Siła w różnorodności
Jak działa radio internetowe? Nie generuje ono żadnych wielkich kosztów. Dla słuchających: wchodzimy na stronę internetową, klikamy „play” i leci. Jest także panel do wpisywania pozdrowień czy dedykacji, które wyświetlają się prowadzącemu. A radiowcy potrzebują jedynie słuchawek, mikrofonu, laptopa lub komputera i odpowiedniego programu, który można pobrać bezpłatnie. Zasięg? Cały świat. – Audycja trwa minimum godzinę, maksymalnie dwie. W zależności od tego, jaka jest interakcja ze słuchaczami. Zaczynamy codziennie o godz. 21.50 i przez pierwsze 10 minut puszczamy muzykę. O 22.00 odmawiamy Różaniec w ramach akcji „Dziesiątka o dziesiątej”. Następnie przychodzi czas na rozważanie słowa Bożego i po tej części bardziej formalnej mamy takie luźne wejścia spikerskie.
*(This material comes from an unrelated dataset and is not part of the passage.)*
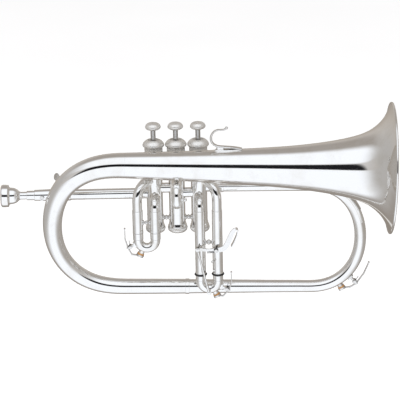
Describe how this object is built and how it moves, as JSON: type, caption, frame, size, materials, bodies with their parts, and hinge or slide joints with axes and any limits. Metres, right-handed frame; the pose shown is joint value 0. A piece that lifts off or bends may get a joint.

Dzielimy się swoim życiem, czytamy pozdrowienia, dedykujemy piosenki, odpowiadamy na pytania słuchaczy – opowiada Sylwia Szczepańska, koordynator radia RMS. Jak zaznacza, młodzież nie ma żadnego przygotowania radiowego, prowadzi audycje spontanicznie, ale widać ogromny postęp. – Słuchamy siebie nawzajem i potem dzielimy się spostrzeżeniami. Każdego dnia przed mikrofonem siada ktoś inny, więc te audycje różnią się sposobem prowadzenia, muzyką, pomysłem na czas antenowy. Jesteśmy specyficzni i to jest piękne, to buduje siłę radia – tłumaczy 21-latka z Dobroszyc k. Oleśnicy. Sama lubi więcej mówić, więc puszcza mniej muzyki. Czyta też fragmenty swoich ulubionych książek. Podstawowym celem radyjka jest spotkanie na modlitwie, zgodnie ze słowami o. Franciszka Jordana, założyciela salwatorianów: „Modlitwa jest największą siłą świata”. Oprócz niej w RMS-owym eterze znajdziemy dowcipy, złote myśli, nawet bajki na dobranoc. Te ostatnie opowiada Agata Wołk. – Pamiętam, że na początku nikt nie miał doświadczenia, ale teraz to się rozhulało i ludzie chcą tego słuchać. Wkładamy w to swoją energię, entuzjazm i wiedzę. Wiem, że nawet ateiści słuchają i wytrzymują (śmiech) – opowiada. Młodzież przygotowuje audycje tematyczne o miłości, przyjaźni, relacjach międzyludzkich, omawia święta, które przypadają na dzień audycji. Pomysłów i dobrej muzyki nie brakuje. – Prowadzisz audycje i widzisz działanie Pana Boga w ludziach, którzy tego słuchają. Modlitwa łączy, jednoczy i umacnia. Mimo że mieszkamy daleko od siebie, naprawdę możemy się spotkać. To jest niesamowite – kwituje Agata Wołk.